Rakam cannot see who unlocks the door, and the previous sentence already used “they,” so the passive voice is a natural choice.

That last sentence is important; she dares to speak to her captors. During the next few paragraphs, she is able to exert more control over her circumstances and press for more information, including that her captives call themselves the Patriots.

Now Solly has reclaimed some agency and given us a much more descriptive subject noun than “they,” so it makes sense that the next time that her captors come to her, we read about it in the active voice only:

Next morning about eight, according to Solly’s watch, the Patriots came into the room, four of them. Two stood on guard at the door with their guns ready; the other two stood uncomfortably in what floor space was left, looking down at their captives, both of whom sat cross-legged on the mattress.
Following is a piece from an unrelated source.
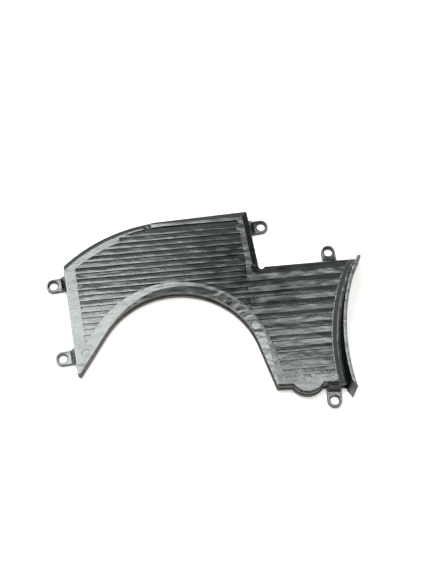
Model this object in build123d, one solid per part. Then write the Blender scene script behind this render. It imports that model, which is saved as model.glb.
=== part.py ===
from build123d import *
import os
from math import atan2, cos, degrees, radians, sin, sqrt, tan

# Air deflector for a belt drive housing: one black moulding.
# A shallow tray lies over a round bay. Its face carries sawtooth ribs, its rim slopes away,
# five drilled ears stand on the mounting plane, and a tall curved wall closes the outlet side.
# Plan coordinates start at the centre of the bay, with +X along the ribs and +Z up.
# All lengths are in millimetres and all angles in degrees.

# Tray section
FACE_Z = 9.0
RIM_Z = 8.0
WALL = 2.2
SKIN = 2.8
SKIRT_Z = 4.0
SKIRT_OUT = 0.6

# Plan of the tray
BAY_RADIUS = 61.4
BAY_RIGHT_ANGLE = 15.7
BAY_LEFT_ANGLE = 145.7
RIGHT_FLANK = 35.0
LEFT_FLANK = 37.6
LEFT_LEAN = 4.8
SHOULDER_RADIUS = 120.4
SHOULDER_SWEEP = 60.0
CROWN_SLOPE = 2.4
CROWN_LENGTH = 66.2
STEP_LEAN = 5.0
SHELF_Y = 76.1
RELIEF_RADIUS = 2.2
RELIEF_OUT = 2.2
RELIEF_UP = 0.6
FOOT_SLOPE = -3.6
LOBE_RADIUS = 13.4
LOBE_AT = 21.4
LOBE_IN = 7.9
TIP_ROUND = 1.2

# Outlet wall, an arc that is hollow towards +X
OUTLET_X = 263.7
OUTLET_Y = -1.8
OUTLET_RADIUS = 144.6
OUTLET_WALL = 2.5
OUTLET_Z = 28.5
GROOVE_WIDTH = 1.3
GROOVE_Z = 7.6
OUTLET_BACK_LEAN = 17.5
OUTLET_TAIL = 2.6
TAIL_RAKE = -57.0
LIP_WIDTH = 1.6
LIP_DEPTH = 0.8
OUTLET_FIRST = 140.0
OUTLET_SWEEP = 60.0

# Sloping rim
BEVEL = 4.2
CROWN_BEVEL_DROP = 0.4
SHELF_BEVEL = 5.8
SHOULDER_BEVEL = 3.3
SHOULDER_BEVEL_FROM = 96.0
BAY_BEVEL = 6.0
BAY_BEVEL_X = 4.4
BAY_BEVEL_Y = 3.9
BAY_BEVEL_OUT = 0.8
FLANK_BEVEL_HEADING = -82.3
OUTLET_LEDGE = 1.3
OUTLET_BEVEL = 2.8
FOOT_BEVEL = 1.6
LOBE_BEVEL = 1.4
TAIL_BEVEL = 2.6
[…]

These two stories offer an answer to the original question. It’s appropriate to use the passive voice when the protagonist lacks any control over a situation or when the controlling party is either unknown or unimportant. In these cases the mode of the verb accentuates the helplesness of the protagonist.

Of course, this is only of many good and correct uses of the passive voice. There are many more to be found if you know where to look! “Four Ways to Forgiveness” is one such place, but really you can’t go wrong with any Le Guin collection.